Talvez seja a do Lyon. Dos dias em que eu levava o console na mochila e ficava contando os minutos pra voltar pra casa dele e continuar o jogo. A ansiedade de ligar tudo, de ver a abertura de Kingdom Hearts de novo, de fingir que entendíamos as falas. Ou a da Blockbuster, espiando a prateleira de devoluções em busca de uma joia rara pro domingo em família. Torneio de Smash no quartinho dos fundos. Todo mundo junto. Talvez aquilo, exatamente, nunca volte.
Mas ainda pulsa em mim. Quando ouço certas trilhas sonoras. Quando vejo uma capa antiga. Quando lembro do Dani vencendo no FIFA pela primeira vez, comigo tentando de verdade.

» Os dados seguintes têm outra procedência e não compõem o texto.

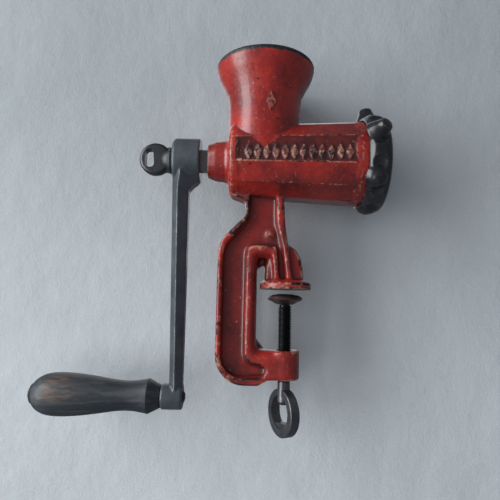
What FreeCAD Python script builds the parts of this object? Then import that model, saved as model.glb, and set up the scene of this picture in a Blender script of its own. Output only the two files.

Comemorar Grounded com os meninos, ir no Mineirão, jogar esportes, dividir Animal Crossing com a Marina: esses são os Kingdom Hearts 2 da minha vida adulta.
Porque o console era só um pretexto.
O que eu queria, e é o que eu ainda quero;
É estar junto.
E talvez seja isso que videogame significa pra mim. Não mundos alternativos. Não o ranking digital. Mas a chance de compartilhar tempo, história, alegria. Uma desculpa pra amar, mesmo em silêncio. Mesmo com controle na mão. É a essência da minha dualidade: a busca por solitude e prazer pessoal, convivendo com a necessidade intrínseca de conexão e partilha, onde o falhar e o aparecer são partes de um mesmo fluxo. Essa é a minha forma de encontrar propósito e celebração na vida, reconhecendo que a rotina e os rituais são a estrutura que me permitem acolher todas essas camadas – o Rafa de antes, o Rafa de agora, o Rafa que se autoafirma sem se anular – em um processo de integração profunda e contínua.
O Rafa que baba ainda na abertura de Final Fantasy X-2. Que tem certeza que jogar um Fifa com os amigos ele consegue dar trabalho com o Deportivo La Coruña. Que vai dar trabalho no Valorant com a Viper. Que até hoje se precisar vai jogar constante com a Sejuani, mesmo errando uns ults. Que vai jogar basquete e dar uns tocos, mas um belíssimo Airball quando tiver sozinho na boca do Garrafão.